**GOAL**
Print the listing below from its opening line through the line holding "# ---- Film: one", both ends included.

**RECORDED INFORMATION**
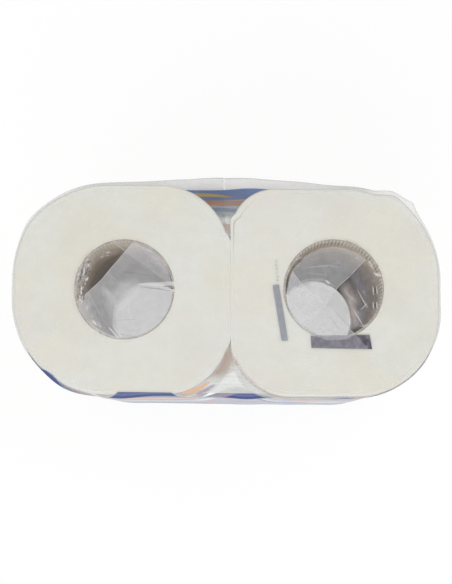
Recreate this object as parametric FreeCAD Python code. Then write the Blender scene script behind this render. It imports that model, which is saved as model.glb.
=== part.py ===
import FreeCAD, Part

import math
import os

from FreeCAD import Vector

# A pack of two kitchen rolls in a clear printed film, standing on its end.
# +Z runs along the rolls, +X from the left roll to the right one, and the front is at -Y.
# The origin is under the middle of the pack, on the surface that it stands on.
# All sizes are in millimetres.

# ---- Rolls: paper wound on a cardboard core, then squashed against each other in the pack ----

ROLL_HEIGHT = 225.0
ROLL_EDGE_RADIUS = 2.0  # the cut edge of the paper, crushed round by the film
ROLL_GAP = 0.4  # between the two rolls, where they press together

LEFT_ROLL_WIDTH = 101.4
LEFT_ROLL_DEPTH = 98.6
RIGHT_ROLL_WIDTH = 97.2
RIGHT_ROLL_DEPTH = 97.6
RIGHT_ROLL_SETBACK = -1.0  # how far the right roll's front face lies behind the left one's

# Each roll's outline is a belt round four corner circles, each of which touches both sides of
# its corner.
LEFT_BACK_OUTER_RADIUS = 43.0
LEFT_BACK_INNER_RADIUS = 33.0
LEFT_FRONT_INNER_RADIUS = 31.0
LEFT_FRONT_OUTER_RADIUS = 44.0
RIGHT_BACK_OUTER_RADIUS = 44.5
RIGHT_BACK_INNER_RADIUS = 20.0
RIGHT_FRONT_INNER_RADIUS = 27.5
RIGHT_FRONT_OUTER_RADIUS = 39.0
LEAST_FLAT = 1.0  # what a corner leaves of the opposite side at least

# ---- Cores: spiral-wound cardboard tubes ----

CORE_OUTER_DIAMETER = 46.5
CORE_WALL = 1.0
CORE_FIT = 0.1  # clearance between the core and the first turn of paper, all round
LEFT_CORE_OFF_CENTRE = (1.3, 0.0)  # across and back from the middle of its roll
RIGHT_CORE_OFF_CENTRE = (-0.7, 1.4)

# ---- Film: one sheet, lapped into a sleeve, with both its ends folded over as on a parcel ----

FILM_THICKNESS = 0.3  # drawn thicker than real film, so that it is a sound solid
FILM_SLACK = 0.3  # between the film and the rolls' sides and tops
FILM_SHOULDER_RADIUS = 2.6  # outside radius where the sleeve turns over a roll's end
FILM_OVERHANG = 73.0  # length of the sleeve past the rolls, which makes the folds at an end
LAP_SEAM_WIDTH = 12.0  # strip where the sheet's two edges overlap, down the back
LAP_SEAM_X = -6.0  # middle of that strip, measured from the middle of the back
LAYERS_AT_AN_END = 3  # a side tuck, the back flap and the front flap, where all of them overlap

LEVEL_WITHIN = 1e-6  # how much an edge may rise from one end to the other and still be level


class Circle:
    """One corner of an outline."""

    def __init__(self, x, y, radius):
        self.x = x
        self.y = y
        self.radius = radius

    def grown(self, distance):
        return Circle(self.x, self.y, self.radius + distance)

    def point(self, angle, z):
        """The point of the circle that faces the angle, at height z."""
        return Vector(
            self.x + self.radius * math.cos(angle),
            self.y + self.radius * math.sin(angle),
            z,
        )


def tangent_facing(one, other):
    """The angle that the outer tangent faces as a belt runs anticlockwise from one to other."""
    across = other.x - one.x
    back = other.y - one.y
    distance = math.hypot(across, back)
    lean = math.asin((one.radius - other.radius) / distance)
    return math.atan2(back, across) - math.pi / 2 + lean


def belt(circles, z):
    """The face inside a belt pulled tight round the circles, at height z. It skips a circle
    that the belt doesn't touch."""
    start = min(circles, key=lambda c: c.y - c.radius)
    around = [start]
    facings = []
    facing = -math.pi / 2
    while len(around) == 1 or around[-1] is not start:
        here = around[-1]
        turns = []
        for other in circles:
            if other is here:
                continue
            turn = (tangent_facing(here, other) - facing) % (2 * math.pi)
            turns.append((turn, other))
        turn, nearest = min(turns, key=lambda t: t[0])
        facing += turn
        facings.append(facing)
        around.append(nearest)

    edges = []
    arriving = facings[-1] - 2 * math.pi
    for circle, following, leaving in zip(around[:-1], around[1:], facings):
        middle = (arriving + leaving) / 2
        arc = Part.Arc(
            circle.point(arriving, z),
            circle.point(middle, z),
            circle.point(leaving, z),
        )
        edges.append(arc.toShape())
        run = Part.LineSegment(circle.point(leaving, z), following.point(leaving, z))
        edges.append(run.toShape())
        arriving = leaving
    return Part.Face(Part.Wire(edges))


def grown(circles, distance):
    return [circle.grown(distance) for circle in circles]


def block(circles, low, high, edge_radius):
    """An upright solid inside the belt, with the edges of its two ends rounded."""
    solid = belt(circles, low).extrude(Vector(0, 0, high - low))
    end_edges = []
    for edge in solid.Edges:
        rise = edge.BoundBox.ZLength
        if rise < LEVEL_WITHIN:
            end_edges.append(edge)
    return solid.makeFillet(edge_radius, end_edges)


def plate(points, low, high):
    """A flat plate between two heights, with straight sides through the points."""
    corners = [Vector(x, y, low) for x, y in points]
    outline = Part.makePolygon(corners + corners[:1])
    return Part.Face(outline).extrude(Vector(0, 0, high - low))


# ---- Heights ----

ROLL_BOTTOM = LAYERS_AT_AN_END * FILM_THICKNESS
ROLL_TOP = ROLL_BOTTOM + ROLL_HEIGHT
SLEEVE_BOTTOM = ROLL_BOTTOM - FILM_THICKNESS
SLEEVE_TOP = ROLL_TOP + FILM_SLACK + FILM_THICKNESS

# ---- Plan: where the rolls and their corners lie ----

PACK_WIDTH = LEFT_ROLL_WIDTH + ROLL_GAP + RIGHT_ROLL_WIDTH
LEFT_ROLL_LEFT = -PACK_WIDTH / 2
LEFT_ROLL_RIGHT = LEFT_ROLL_LEFT + LEFT_ROLL_WIDTH
RIGHT_ROLL_LEFT = LEFT_ROLL_RIGHT + ROLL_GAP
RIGHT_ROLL_RIGHT = RIGHT_ROLL_LEFT + RIGHT_ROLL_WIDTH
LEFT_ROLL_FRONT = -LEFT_ROLL_DEPTH / 2
LEFT_ROLL_BACK = LEFT_ROLL_FRONT + LEFT_ROLL_DEPTH
RIGHT_ROLL_FRONT = LEFT_ROLL_FRONT + RIGHT_ROLL_SETBACK
RIGHT_ROLL_BACK = RIGHT_ROLL_FRONT + RIGHT_ROLL_DEPTH


def roll_corners(left, right, front, back, radii):
    """The circles in a roll's four corners, anticlockwise from the left front. Each stays
    short of the opposite side, because a wider one would reach past it."""
    largest = (min(right - left, back - front) - LEAST_FLAT) / 2
    front_left, front_right, back_right, back_left = (min(radius, largest) for radius in radii)
    return [
        Circle(left + front_left, front + front_left, front_left),
        Circle(right - front_right, front + front_right, front_right),
        Circle(right - back_right, back - back_right, back_right),
        Circle(left + back_left, back - back_left, back_left),
    ]


left_corners = roll_corners(
    LEFT_ROLL_LEFT,
    LEFT_ROLL_RIGHT,
    LEFT_ROLL_FRONT,
    LEFT_ROLL_BACK,
    [
        LEFT_FRONT_OUTER_RADIUS,
        LEFT_FRONT_INNER_RADIUS,
        LEFT_BACK_INNER_RADIUS,
        LEFT_BACK_OUTER_RADIUS,
    ],
)
right_corners = roll_corners(
    RIGHT_ROLL_LEFT,
    RIGHT_ROLL_RIGHT,
    RIGHT_ROLL_FRONT,
    RIGHT_ROLL_BACK,
    [
        RIGHT_FRONT_INNER_RADIUS,
        RIGHT_FRONT_OUTER_RADIUS,
        RIGHT_BACK_OUTER_RADIUS,
        RIGHT_BACK_INNER_RADIUS,
    ],
)


# ---- Paper and cores ----


def roll_and_core(corners, middle, off_centre):
    """One roll of paper with its bore, and the tube that the bore holds."""
    axis = Vector(middle[0] + off_centre[0], middle[1] + off_centre[1], ROLL_BOTTOM)
    outer = CORE_OUTER_DIAMETER / 2
    paper = block(corners, ROLL_BOTTOM, ROLL_TOP, ROLL_EDGE_RADIUS)
    paper = paper.cut(Part.makeCylinder(outer + CORE_FIT, ROLL_HEIGHT, axis))
    tube = Part.makeCylinder(outer, ROLL_HEIGHT, axis)
    tube = tube.cut(Part.makeCylinder(outer - CORE_WALL, ROLL_HEIGHT, axis))
    return paper, tube


left_middle = (
    (LEFT_ROLL_LEFT + LEFT_ROLL_RIGHT) / 2,
    (LEFT_ROLL_FRONT + LEFT_ROLL_BACK) / 2,
)
right_middle = (
    (RIGHT_ROLL_LEFT + RIGHT_ROLL_RIGHT) / 2,
    (RIGHT_ROLL_FRONT + RIGHT_ROLL_BACK) / 2,
)
left_roll, left_core = roll_and_core(left_corners, left_middle, LEFT_CORE_OFF_CENTRE)
right_roll, right_core = roll_and_core(right_corners, right_middle, RIGHT_CORE_OFF_CENTRE)


# ---- Film ----

all_corners = left_corners + right_corners
inside_film = grown(all_corners, FILM_SLACK)
outside_film = grown(all_corners, FILM_SLACK + FILM_THICKNESS)
outside_seam = grown(outside_film, FILM_THICKNESS)
end_outline = grown(outside_film, -FILM_SHOULDER_RADIUS)
flat_end = belt(end_outline, 0).extrude(Vector(0, 0, FILM_THICKNESS))

film_left = LEFT_ROLL_LEFT - FILM_SLACK
film_right = RIGHT_ROLL_RIGHT + FILM_SLACK
film_front = min(LEFT_ROLL_FRONT, RIGHT_ROLL_FRONT) - FILM_SLACK
film_back = max(LEFT_ROLL_BACK, RIGHT_ROLL_BACK) + FILM_SLACK


def sleeve_wall():
    """The film round the rolls' sides and over their edges, up to the flat of each end."""
    outside = block(outside_film, SLEEVE_BOTTOM, SLEEVE_TOP, FILM_SHOULDER_RADIUS)
    inside = block(
        inside_film,
        ROLL_BOTTOM,
        ROLL_TOP + FILM_SLACK,
        FILM_SHOULDER_RADIUS - FILM_THICKNESS,
    )
    ends = belt(end_outline, SLEEVE_BOTTOM).extrude(Vector(0, 0, SLEEVE_TOP - SLEEVE_BOTTOM))
    return outside.cut(inside).cut(ends)


def lap_seam():
    """The second layer of film where the sheet's edges overlap, down the back."""
    low = SLEEVE_BOTTOM + FILM_SHOULDER_RADIUS
    high = SLEEVE_TOP - FILM_SHOULDER_RADIUS
    up = Vector(0, 0, high - low)
    ring = belt(outside_seam, low).extrude(up).cut(belt(outside_film, low).extrude(up))
    left = LAP_SEAM_X - LAP_SEAM_WIDTH / 2
    right = LAP_SEAM_X + LAP_SEAM_WIDTH / 2
    reach = film_back + FILM_SHOULDER_RADIUS
    strip = [(left, 0), (right, 0), (right, reach), (left, reach)]
    return ring.common(plate(strip, low, high))


def end_flap(edge_y, inward):
    """The part of an end that the flap from the edge at edge_y covers. Its sides slope in at
    45 degrees from the corners, because the side tucks pull them in."""
    far_y = edge_y + inward * FILM_OVERHANG
    outline = [
        (film_left, edge_y),
        (film_right, edge_y),
        (film_right - FILM_OVERHANG, far_y),
        (film_left + FILM_OVERHANG, far_y),
    ]
    return plate(outline, 0, FILM_THICKNESS).common(flat_end)


def side_tuck(edge_x, inward):
    """The part of an end that the side tucked in from the edge at edge_x covers."""
    far_x = edge_x + inward * FILM_OVERHANG
    outline = [
        (edge_x, film_front),
        (far_x, film_front),
        (far_x, film_back),
        (edge_x, film_back),
    ]
    return plate(outline, 0, FILM_THICKNESS).common(flat_end)


def levels_of_folds():
    """What the folds of an end add on its first layer, level by level. The side tucks, the
    back flap and the front flap are laid one on another, and each is one level up wherever it
    covers another."""
    folds = [
        side_tuck(film_left, 1),
        side_tuck(film_right, -1),
        end_flap(film_back, -1),
        end_flap(film_front, 1),
    ]
    levels = [folds[0]]
    for fold in folds[1:]:
        lifted = [level.common(fold) for level in levels]
        levels[0] = levels[0].fuse(fold)
        for above, covered in enumerate(lifted, start=1):
            if covered.Volume == 0:
                continue
            if above == len(levels):
                levels.append(covered)
            else:
                levels[above] = levels[above].fuse(covered)
    return levels[1:]


def folded_end(folds, underside, outwards):
    """The flat of one end: a first layer, whose underside is at the height given, and the
    folds on it, each level a film's thickness further outwards."""
    layers = []
    for above, level in enumerate([flat_end] + folds):
        layer = level.copy()
        layer.translate(Vector(0, 0, underside + outwards * above * FILM_THICKNESS))
        layers.append(layer)
    return layers[0].fuse(layers[1:]).removeSplitter()


# The film is one sheet. It is three solids that meet face to face, the sleeve and the flat of
# each end, so that each of them is a simple shape.
sleeve = sleeve_wall().fuse(lap_seam()).removeSplitter()
end_folds = levels_of_folds()
top_end = folded_end(end_folds, SLEEVE_TOP - FILM_THICKNESS, 1)
bottom_end = folded_end(end_folds, SLEEVE_BOTTOM, -1)

# ---- Centre the pack over the origin, and write each piece ----

footprint = sleeve.optimalBoundingBox(False, False).Center
centring = Vector(-footprint.x, -footprint.y, 0)

pieces = {
    "film_sleeve": sleeve,
    "film_top_end": top_end,
    "film_bottom_end": bottom_end,
    "left_roll": left_roll,
    "right_roll": right_roll,
    "left_core": left_core,
    "right_core": right_core,
}

os.makedirs("parts", exist_ok=True)
for name, shape in pieces.items():
    if len(shape.Solids) != 1 or not shape.isValid():
        raise RuntimeError(f"{name} isn't one sound solid")
    solid = shape.Solids[0]
    solid.translate(centring)
    solid.exportStep(f"parts/{name}.step")
    box = solid.optimalBoundingBox(False, False)
    size = f"{box.XLength:.2f} x {box.YLength:.2f} x {box.ZLength:.2f} mm"
    print(f"{name}: {size}, volume {solid.Volume / 1000:.2f} cm3")
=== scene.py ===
# %% [markdown]
# # A pack of two kitchen rolls in printed film
# Two rolls of paper stand side by side in one sheet of clear, printed film. The sheet is
# lapped into a sleeve round them, and both its ends are folded over as on a parcel.
# The CAD model has the true sizes, so it is loaded first and everything is built inside it.
# Sizes are in metres, +Z runs along the rolls, and the front of the pack is at -Y.

# %% Load the CAD model
import math

import bmesh
import bpy
import numpy as np
from mathutils import Matrix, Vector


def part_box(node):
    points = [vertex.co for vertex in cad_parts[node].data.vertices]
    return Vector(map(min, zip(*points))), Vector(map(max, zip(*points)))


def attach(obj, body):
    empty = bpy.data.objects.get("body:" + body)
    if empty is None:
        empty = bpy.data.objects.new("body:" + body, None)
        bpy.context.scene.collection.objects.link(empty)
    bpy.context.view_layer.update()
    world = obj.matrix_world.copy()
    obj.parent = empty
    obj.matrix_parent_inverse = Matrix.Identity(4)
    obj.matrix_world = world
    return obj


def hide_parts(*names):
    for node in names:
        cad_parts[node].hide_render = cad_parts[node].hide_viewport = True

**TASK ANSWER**
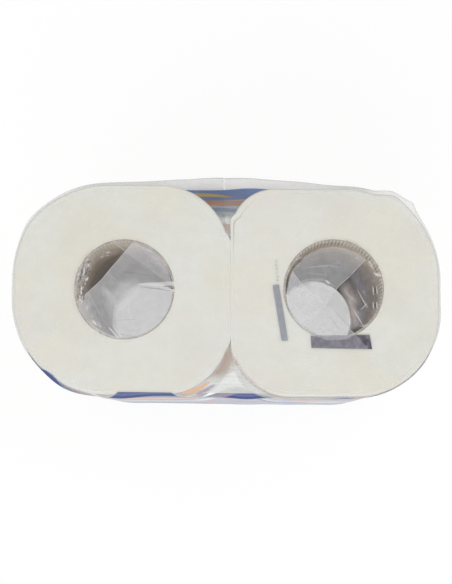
Recreate this object as parametric FreeCAD Python code. Then write the Blender scene script behind this render. It imports that model, which is saved as model.glb.
=== part.py ===
import FreeCAD, Part

import math
import os

from FreeCAD import Vector

# A pack of two kitchen rolls in a clear printed film, standing on its end.
# +Z runs along the rolls, +X from the left roll to the right one, and the front is at -Y.
# The origin is under the middle of the pack, on the surface that it stands on.
# All sizes are in millimetres.

# ---- Rolls: paper wound on a cardboard core, then squashed against each other in the pack ----

ROLL_HEIGHT = 225.0
ROLL_EDGE_RADIUS = 2.0  # the cut edge of the paper, crushed round by the film
ROLL_GAP = 0.4  # between the two rolls, where they press together

LEFT_ROLL_WIDTH = 101.4
LEFT_ROLL_DEPTH = 98.6
RIGHT_ROLL_WIDTH = 97.2
RIGHT_ROLL_DEPTH = 97.6
RIGHT_ROLL_SETBACK = -1.0  # how far the right roll's front face lies behind the left one's

# Each roll's outline is a belt round four corner circles, each of which touches both sides of
# its corner.
LEFT_BACK_OUTER_RADIUS = 43.0
LEFT_BACK_INNER_RADIUS = 33.0
LEFT_FRONT_INNER_RADIUS = 31.0
LEFT_FRONT_OUTER_RADIUS = 44.0
RIGHT_BACK_OUTER_RADIUS = 44.5
RIGHT_BACK_INNER_RADIUS = 20.0
RIGHT_FRONT_INNER_RADIUS = 27.5
RIGHT_FRONT_OUTER_RADIUS = 39.0
LEAST_FLAT = 1.0  # what a corner leaves of the opposite side at least

# ---- Cores: spiral-wound cardboard tubes ----

CORE_OUTER_DIAMETER = 46.5
CORE_WALL = 1.0
CORE_FIT = 0.1  # clearance between the core and the first turn of paper, all round
LEFT_CORE_OFF_CENTRE = (1.3, 0.0)  # across and back from the middle of its roll
RIGHT_CORE_OFF_CENTRE = (-0.7, 1.4)

# ---- Film: one sheet, lapped into a sleeve, with both its ends folded over as on a parcel ----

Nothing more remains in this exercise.